The remainder of the world of mankind was condemned once. God had said that He would bless all those who kept the Law; and the Jews had their opportunity but failed because of inherent weakness. So the Law, St. Paul states, brought them death instead of blessing. How did this awaken in them what he says here? "I had not known sin but by the Law." Suppose that before the Law was given, a man did not know that it was wrong to steal or to kill. Not knowing it, and not having come under any law telling about it, he had not sinned against the law. But before that Law Covenant came, says the Apostle, not having the Law specified to me, I was not under it. But now I know; and sin came upon me because I could not keep what I saw and what I had agreed to do.

Sin lives. What sin? Original sin, Adamic sin, which passed from Adam through heredity upon all his children. God said to Abraham, I intend to bless all the families of the earth. I intend to remove the curse. Those who had failed to keep the Law had come under the curse of the Law as well as under Adam's curse, so that in addition to the curse which came upon all of Adam's children the Jew came under the curse of the Law. That which the Jew thought to be unto life, he found to be unto death. The Law Covenant promised that if the Jew would do these things he would live. But he found that he could not do them, and the Covenant brought condemnation and death upon him. The Apostle does not say that the Law Covenant was just and good, but that the Law was good, the Law was just—not the Covenant. God's Law is always the same, and always will be the same; but He will make a better Covenant; for finding fault with the Law Covenant, He said, "I will make a New Covenant." If God was not finding fault with the Old Covenant, why make a new one?—Heb. 8:8-13.

The unsatisfactory feature of the Covenant was that it could not give life to Israel. God knew this beforehand, but they did not. God wished them to learn this great lesson that because of their own deficiency they needed the merit of the sacrifice of the Redeemer. The whole world must learn this lesson. Whoever will not learn it will not make progress; but God's promise is that in due time all the blind eyes shall be opened and all the deaf ears shall be unstopped, and that all shall understand clearly the conditions of God's arrangements and the provision He has made.

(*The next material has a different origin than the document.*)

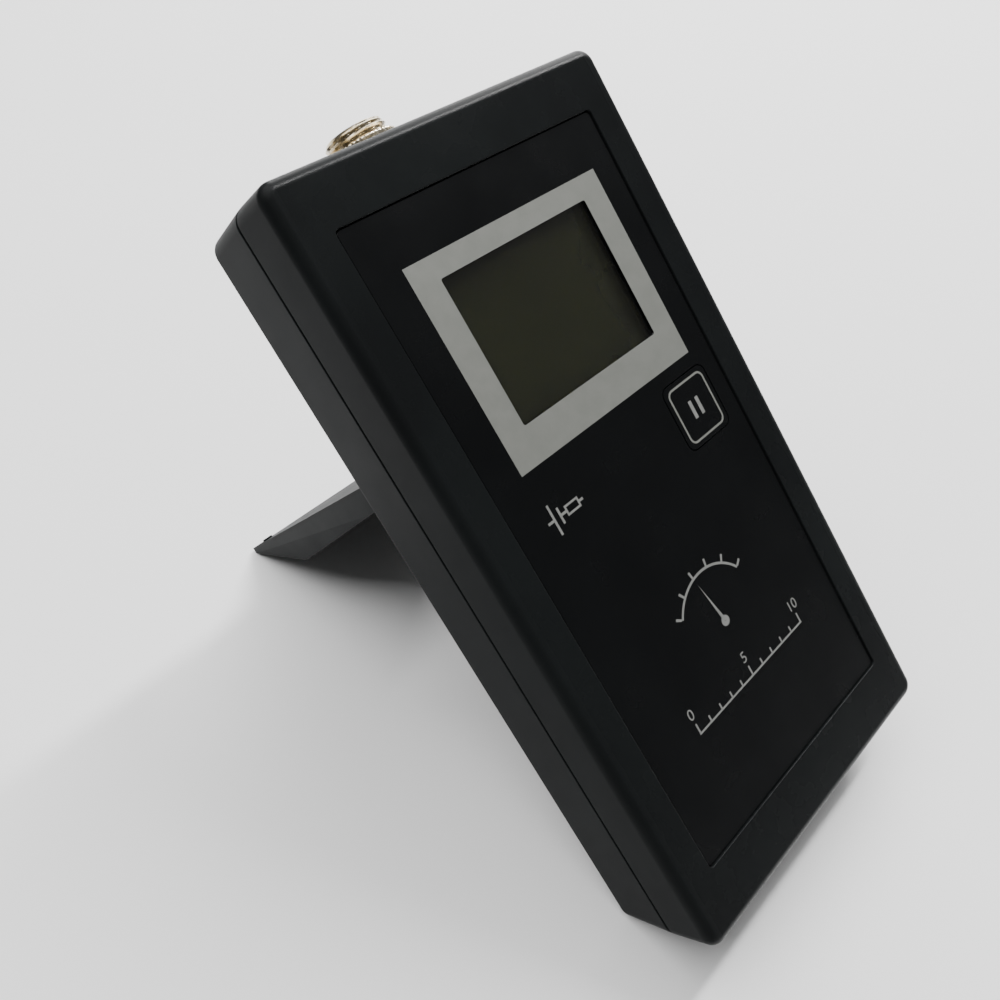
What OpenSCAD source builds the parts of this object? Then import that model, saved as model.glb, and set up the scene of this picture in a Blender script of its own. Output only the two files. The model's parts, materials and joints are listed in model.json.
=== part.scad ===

Question.—Is it correct, in the strict sense, to speak or think of ourselves as New Creatures while in the begotten condition? Or is it only when born from the dead that this condition is attained? In other words, Is the new mind the New Creature?

Answer.—Yes; the new mind is the New Creature. The Scriptural thought is that this New Creature is now an embryo. This embryo is to develop more and more, and take on the character-likeness of the Lord Jesus. Then will come the birth of the New Creature. The Lord uses the thought of begetting and birth as a picture. First, there is the begetting, and then the gradual development of the embryo; finally there comes the time for birth. But if anything checks the development of the embryo the birth will never take place; there will be a miscarriage.

So the New Creature, begotten of the Holy Spirit, is in an embryotic condition, and must develop, or it will never be ready for the birth. The birth is the resurrection. As the Scriptures say, Jesus was the first-born from the dead and we are His brethren. He is the first-born amongst these many brethren; and we also must be born from the dead to share His glory.



Question.—Did David understand the doctrine of the resurrection?

Answer.—Even from what David has written in the Psalms we cannot really tell whether he clearly understood the doctrine of the Resurrection; for the Scriptures inform us that David spoke and wrote very much by inspiration. The Apostle Peter tells that many of the Prophets themselves did not know the import of the things they were saying; but that the Spirit of God moved them. God reserved much of the understanding for the Church. So when the Prophet David makes certain allusions to the resurrection, we do not know whether he fully understood or not. We believe that all those in God's confidence knew that, though they were dying, yet the time would come when God would recover them from the grave. The resurrection hope was the hope of all the Jewish nation, not only in the days of Jesus, but prior to that time.

In the days of Jesus the orthodox Jews, the holiness people, or Pharisees, were firm believers in the Resurrection. The Sadducees were the Higher Critics and infidels of that time; for they did not believe in angels or spirits, or in the resurrection of the dead; but the Pharisees believed in both. On one occasion, particularly, when St. Paul was in great danger, he perceived that part of the audience were Pharisees and part Sadducees; and thinking he could get the good will of the one part, he cried out, "I believe in the resurrection. That is the reason I am on trial here." Immediately the Pharisees went to his side and said, "Yes, this man believes in the resurrection. We all do. It is you Sadducees who do not believe in the resurrection; and you are trying to injure us."—See Acts 23:6-9.

And so we feel sure that David believed in the resurrection. We are to remember, however, that while apparently he spoke of his own resurrection—"Thou wilt not leave my soul in sheol, nor suffer Thine Holy One to see corruption"—St. Peter, speaking, we believe, under inspiration, said that David spoke these words not concerning himself, but being a Prophet he spoke beforehand of Christ, that Christ's soul would not be left in sheol. (Acts 2:29-32.) So the principal text in the Psalms that tells of David's faith in the resurrection, we are told, is [R4961 : page 38] applicable prophetically; but we think there is no question in the matter that David and all the Prophets in the past knew that they were not getting their reward then, but must get it in the future.

St. Paul brings this fact to our attention in Hebrews 11:38-40. He had been telling about Abraham and his faith, and states that some of the Prophets were stoned to death, sawn asunder, etc. Then he sums it all up, saying, "All these died in faith, without having received the promise." They knew they had not received eternal life or any of the things which God had promised, but they died in faith that they would get it in the resurrection; faith that God was able and willing to fulfill every promise He had made. So St. Peter gives us the assurance that they knew, though they did not understand all that they wrote themselves.—I Pet. 1:10-12.